The Court of Appeal may not simply substitute its own view of the evidence for that of the jury. If there is credible evidence to support the jury’s verdict, then it should not interfere unless the verdict is perverse.
In hearing an appeal against the sentence,  the Court of Appeal may quash the sentence and, in its place, impose such sentence or orders as it considers appropriate, being a sentence or order which could have been imposed on the convicted person for the offence. This possibility, which may lead to a high sentence, was first provided by the Criminal Procedure Act 1993.
Supreme Court
There is an appeal from the Court of Appeal on a point of law to the Supreme Court. There is a provision for a case stated from the Circuit Court analogous to that in respect of the District Court directly to the Supreme Court.
An appeal against refusal of bail by the High Court on a Habeas Corpus application lies to the Supreme Court. Similarly, if there is a judicial review to the High Court in respect of a lower court decision, there was an appeal to the Supreme Court.
Appeal by Prosecution
The Director of Public Prosecutions may appeal a sentence which is unduly lenient. The application is made on notice to the convicted person within 28 days or such longer period up to 56 days as may be allowed by the Court. On application, the court may substitute a longer (or shorter) sentence.

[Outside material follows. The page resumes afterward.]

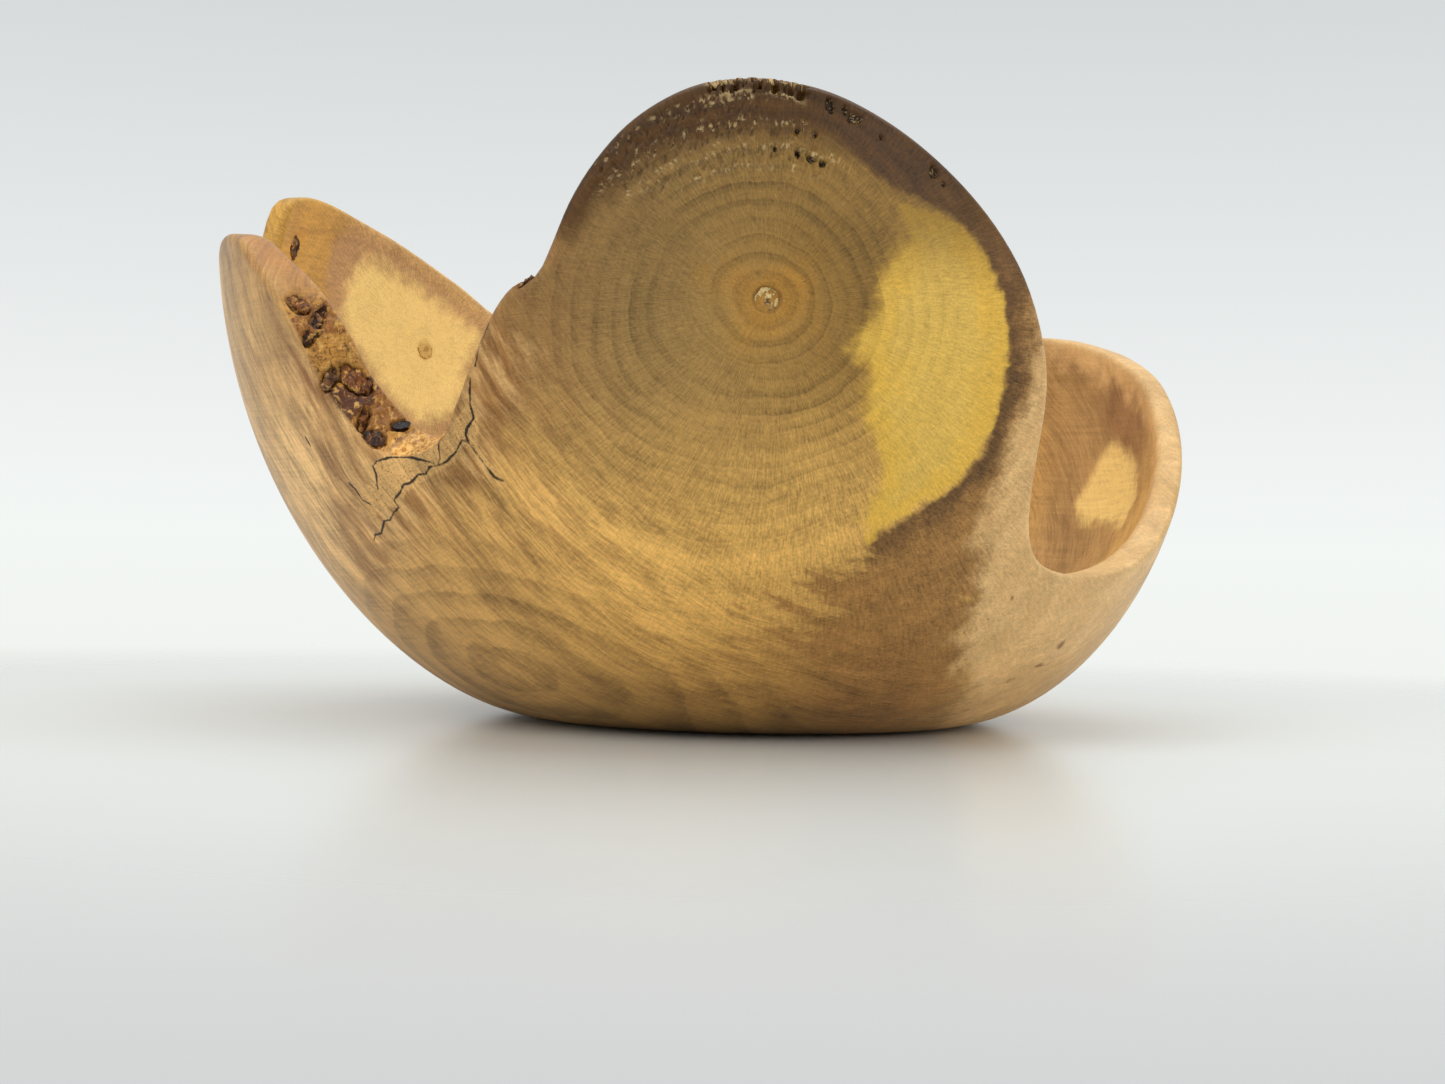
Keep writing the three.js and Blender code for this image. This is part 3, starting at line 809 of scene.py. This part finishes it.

Where a person is acquitted on indictment, the Attorney General or DPP may appeal against orders for costs made by the trial judge against them to the Court of Criminal Appeal.
There is provision for a case stated from the Circuit Court analogous to that in respect of the District Court directly to the Court of Appeal.
Other Appeals
An appeal against refusal of bail by the High Court on a Habeas Corpus application lies to the Court of Appeal. Similarly, if there is a judicial review to the High Court in respect of a lower court decision, there was an appeal to the Supreme Court.
Formerly the courts held there was a direct right of appeal from the Central Criminal Court to the Supreme Court as well as to the Court of Appeal. This anomaly was abolished in 1993. It arose because the Central Criminal Court is technically the High Court so that the constitutional right of appeal was held to apply and had not been explicitly precluded.
Appeal CA to SC
There is generally no appeal from a decision of the Court of Appeal  There is an appeal to the Supreme Court, if that court or the Attorney General or DPP certifies that the decision involves a point of law of exceptional public importance and that it is desirable in the public interest that the person take an appeal to the Supreme Court.
The Attorney General or DPP may in relation to an appeal, and without prejudice to the decision in favour of the accused, appeal the decision to the Supreme Court, if  it involves a point of exceptional public importance and the appeal is desirable in the public interest.
In case of the latter appeal, Counsel may appear on behalf of the accused to do so wishes or by a Counsel so assigned if the accused waives his right to be represented or heard.